▶ [WHAT NEEDS TO BE DONE] Would you return all of this data exactly, leaving nothing out?

▶ [MATERIAL PROVIDED]
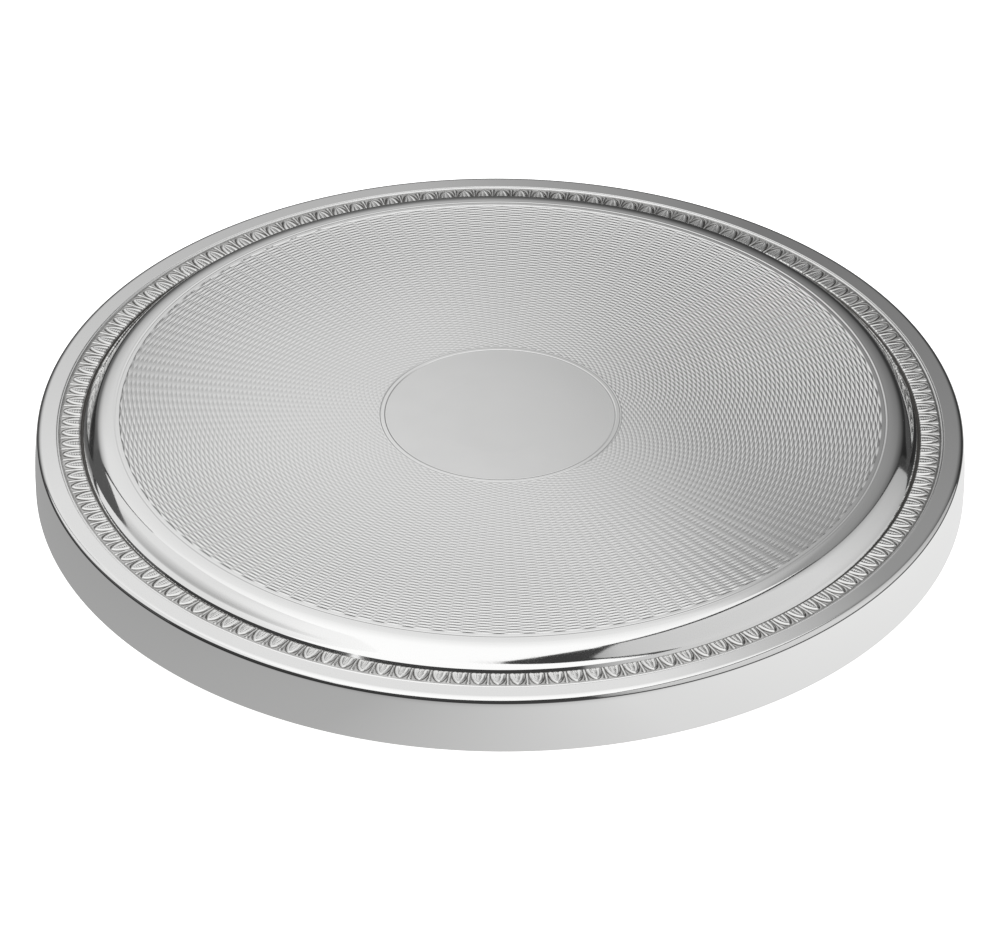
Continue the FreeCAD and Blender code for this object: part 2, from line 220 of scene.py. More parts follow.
def polar_place(tree, around, outwards):
    """(angle, radius, height) of the point, the angle and the radius scaled."""
    place = add_node(tree, "ShaderNodeTexCoord")
    parts = add_node(tree, "ShaderNodeSeparateXYZ")
    tree.links.new(place.outputs["Object"], parts.inputs[0])
    angle = combine(tree, "ARCTAN2", parts.outputs["Y"], parts.outputs["X"])
    flat = add_node(tree, "ShaderNodeVectorMath", [(1, (1.0, 1.0, 0.0))], operation="MULTIPLY")
    tree.links.new(place.outputs["Object"], flat.inputs[0])
    radius = add_node(tree, "ShaderNodeVectorMath", operation="LENGTH")
    tree.links.new(flat.outputs[0], radius.inputs[0])
    joined = add_node(tree, "ShaderNodeCombineXYZ")
    tree.links.new(combine(tree, "MULTIPLY", angle, around), joined.inputs["X"])
    tree.links.new(combine(tree, "MULTIPLY", radius.outputs["Value"], outwards), joined.inputs["Y"])
    tree.links.new(parts.outputs["Z"], joined.inputs["Z"])
    return joined.outputs[0]


def noise(tree, vector, scale, detail=3.0, rough=0.55):
    """A noise value from 0 to 1 at the place given by vector."""
    node = add_node(tree, "ShaderNodeTexNoise",
                    [("Scale", scale), ("Detail", detail), ("Roughness", rough)])
    tree.links.new(vector, node.inputs["Vector"])
    return node.outputs["Fac"]


def remap(tree, value, low, high, to_low, to_high):
    """value moved from the range low-high to to_low-to_high, and kept inside it."""
    node = add_node(tree, "ShaderNodeMapRange",
                    [(1, low), (2, high), (3, to_low), (4, to_high)])
    tree.links.new(value, node.inputs[0])
    return node.outputs[0]


def mix_color(tree, share, first, second):
    """A colour that runs from first to second as share runs from 0 to 1."""
    node = add_node(tree, "ShaderNodeMix", data_type="RGBA")
    node.inputs[6].default_value = (*first, 1.0)
    node.inputs[7].default_value = (*second, 1.0)
    tree.links.new(share, node.inputs[0])
    return node.outputs[2]


def bump(tree, shader, height, distance):
    """Bump the shader's surface; the distance is in metres."""
    node = add_node(tree, "ShaderNodeBump", [("Strength", 1.0), ("Distance", distance)])
    tree.links.new(height, node.inputs["Height"])
    tree.links.new(node.outputs[0], shader.inputs["Normal"])


# ---------------------------------------------------------------- materials
SILVER = (0.955, 0.955, 0.95)


def polished_silver(name, roughness=0.05, wear=0.05):
    """Buffed silver plate: faint handling marks and polishing lines in its gloss."""
    material, tree, shader = new_material(name, SILVER, 1.0, roughness)
    marks = noise(tree, object_place(tree), 55.0, 4.0)
    tree.links.new(remap(tree, marks, 0.35, 0.75, roughness, roughness + wear),
                   shader.inputs["Roughness"])
    lines = noise(tree, polar_place(tree, 3.0, 2600.0), 1.0, 2.0)
    bump(tree, shader, lines, 0.0000012)
    return material


def satin_silver(name, roughness=0.24):
    """The medallion: silver plate with a fine turned satin grain."""
    material, tree, shader = new_material(name, SILVER, 1.0, roughness)
    cloud = noise(tree, object_place(tree), 70.0, 3.0)
    tree.links.new(remap(tree, cloud, 0.0, 1.0, roughness - 0.05, roughness + 0.06),
                   shader.inputs["Roughness"])
    grain = noise(tree, polar_place(tree, 14.0, 2400.0), 1.0, 2.0)
    bump(tree, shader, grain, 0.000002)
    return material


def brass(name, color, roughness, grain_around, grain_outwards, depth):
    """Turned or spun brass: tool lines round the axis and a slightly uneven tone."""
    material, tree, shader = new_material(name, color, 1.0, roughness)
    cloud = noise(tree, object_place(tree), 38.0, 4.0)
    dull = tuple(0.86 * part for part in color)
    tree.links.new(mix_color(tree, remap(tree, cloud, 0.35, 0.7, 0.0, 1.0), color, dull),
                   shader.inputs["Base Color"])
    lines = noise(tree, polar_place(tree, grain_around, grain_outwards), 1.0, 3.0)
    tree.links.new(remap(tree, lines, 0.3, 0.7, roughness - 0.05, roughness + 0.08),
                   shader.inputs["Roughness"])
    bump(tree, shader, lines, depth)
    return material, shader


def nickel_steel(name):
    """Nickel-plated steel for the screws and the washer."""
    material, tree, shader = new_material(name, (0.66, 0.65, 0.62), 1.0, 0.26)
    lines = noise(tree, object_place(tree, (1.0, 1.0, 4.0)), 900.0, 3.0)
    tree.links.new(remap(tree, lines, 0.3, 0.7, 0.18, 0.36), shader.inputs["Roughness"])
    bump(tree, shader, lines, 0.000006)
    return material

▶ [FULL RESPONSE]
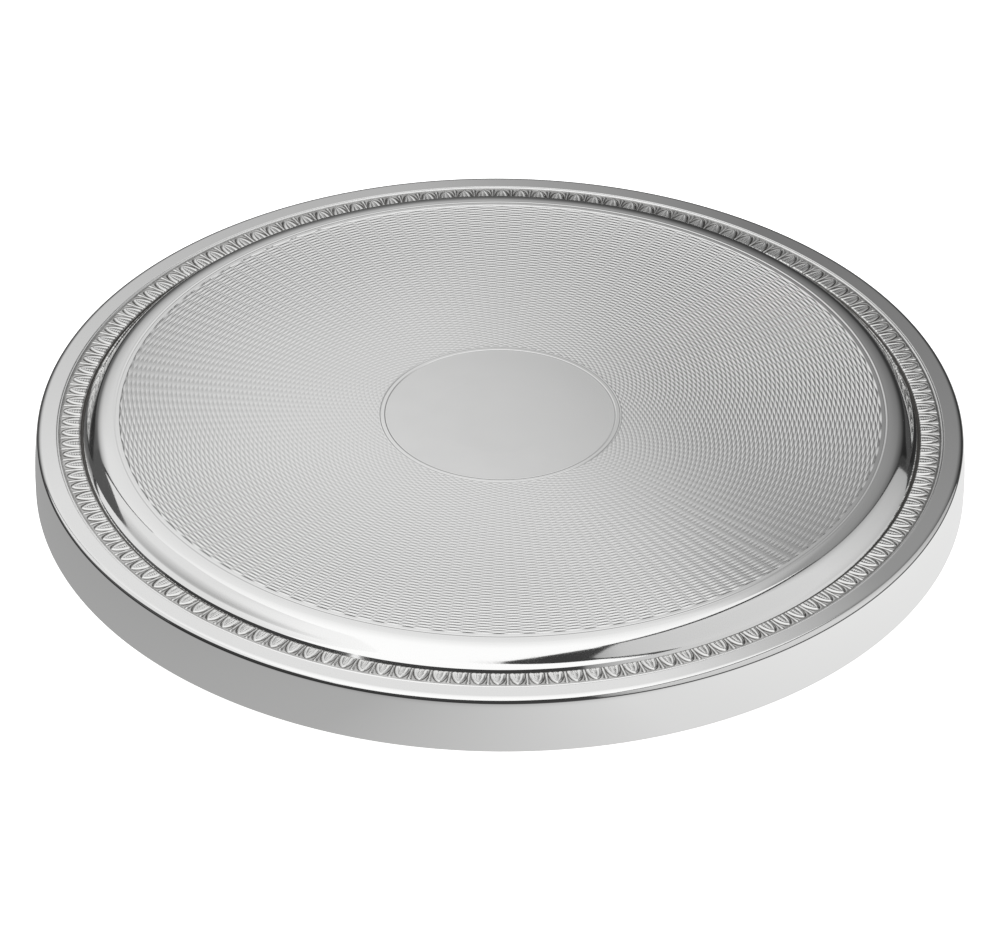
Continue the FreeCAD and Blender code for this object: part 2, from line 220 of scene.py. More parts follow.
def polar_place(tree, around, outwards):
    """(angle, radius, height) of the point, the angle and the radius scaled."""
    place = add_node(tree, "ShaderNodeTexCoord")
    parts = add_node(tree, "ShaderNodeSeparateXYZ")
    tree.links.new(place.outputs["Object"], parts.inputs[0])
    angle = combine(tree, "ARCTAN2", parts.outputs["Y"], parts.outputs["X"])
    flat = add_node(tree, "ShaderNodeVectorMath", [(1, (1.0, 1.0, 0.0))], operation="MULTIPLY")
    tree.links.new(place.outputs["Object"], flat.inputs[0])
    radius = add_node(tree, "ShaderNodeVectorMath", operation="LENGTH")
    tree.links.new(flat.outputs[0], radius.inputs[0])
    joined = add_node(tree, "ShaderNodeCombineXYZ")
    tree.links.new(combine(tree, "MULTIPLY", angle, around), joined.inputs["X"])
    tree.links.new(combine(tree, "MULTIPLY", radius.outputs["Value"], outwards), joined.inputs["Y"])
    tree.links.new(parts.outputs["Z"], joined.inputs["Z"])
    return joined.outputs[0]


def noise(tree, vector, scale, detail=3.0, rough=0.55):
    """A noise value from 0 to 1 at the place given by vector."""
    node = add_node(tree, "ShaderNodeTexNoise",
                    [("Scale", scale), ("Detail", detail), ("Roughness", rough)])
    tree.links.new(vector, node.inputs["Vector"])
    return node.outputs["Fac"]


def remap(tree, value, low, high, to_low, to_high):
    """value moved from the range low-high to to_low-to_high, and kept inside it."""
    node = add_node(tree, "ShaderNodeMapRange",
                    [(1, low), (2, high), (3, to_low), (4, to_high)])
    tree.links.new(value, node.inputs[0])
    return node.outputs[0]


def mix_color(tree, share, first, second):
    """A colour that runs from first to second as share runs from 0 to 1."""
    node = add_node(tree, "ShaderNodeMix", data_type="RGBA")
    node.inputs[6].default_value = (*first, 1.0)
    node.inputs[7].default_value = (*second, 1.0)
    tree.links.new(share, node.inputs[0])
    return node.outputs[2]


def bump(tree, shader, height, distance):
    """Bump the shader's surface; the distance is in metres."""
    node = add_node(tree, "ShaderNodeBump", [("Strength", 1.0), ("Distance", distance)])
    tree.links.new(height, node.inputs["Height"])
    tree.links.new(node.outputs[0], shader.inputs["Normal"])


# ---------------------------------------------------------------- materials
SILVER = (0.955, 0.955, 0.95)


def polished_silver(name, roughness=0.05, wear=0.05):
    """Buffed silver plate: faint handling marks and polishing lines in its gloss."""
    material, tree, shader = new_material(name, SILVER, 1.0, roughness)
    marks = noise(tree, object_place(tree), 55.0, 4.0)
    tree.links.new(remap(tree, marks, 0.35, 0.75, roughness, roughness + wear),
                   shader.inputs["Roughness"])
    lines = noise(tree, polar_place(tree, 3.0, 2600.0), 1.0, 2.0)
    bump(tree, shader, lines, 0.0000012)
    return material


def satin_silver(name, roughness=0.24):
    """The medallion: silver plate with a fine turned satin grain."""
    material, tree, shader = new_material(name, SILVER, 1.0, roughness)
    cloud = noise(tree, object_place(tree), 70.0, 3.0)
    tree.links.new(remap(tree, cloud, 0.0, 1.0, roughness - 0.05, roughness + 0.06),
                   shader.inputs["Roughness"])
    grain = noise(tree, polar_place(tree, 14.0, 2400.0), 1.0, 2.0)
    bump(tree, shader, grain, 0.000002)
    return material


def brass(name, color, roughness, grain_around, grain_outwards, depth):
    """Turned or spun brass: tool lines round the axis and a slightly uneven tone."""
    material, tree, shader = new_material(name, color, 1.0, roughness)
    cloud = noise(tree, object_place(tree), 38.0, 4.0)
    dull = tuple(0.86 * part for part in color)
    tree.links.new(mix_color(tree, remap(tree, cloud, 0.35, 0.7, 0.0, 1.0), color, dull),
                   shader.inputs["Base Color"])
    lines = noise(tree, polar_place(tree, grain_around, grain_outwards), 1.0, 3.0)
    tree.links.new(remap(tree, lines, 0.3, 0.7, roughness - 0.05, roughness + 0.08),
                   shader.inputs["Roughness"])
    bump(tree, shader, lines, depth)
    return material, shader


def nickel_steel(name):
    """Nickel-plated steel for the screws and the washer."""
    material, tree, shader = new_material(name, (0.66, 0.65, 0.62), 1.0, 0.26)
    lines = noise(tree, object_place(tree, (1.0, 1.0, 4.0)), 900.0, 3.0)
    tree.links.new(remap(tree, lines, 0.3, 0.7, 0.18, 0.36), shader.inputs["Roughness"])
    bump(tree, shader, lines, 0.000006)
    return material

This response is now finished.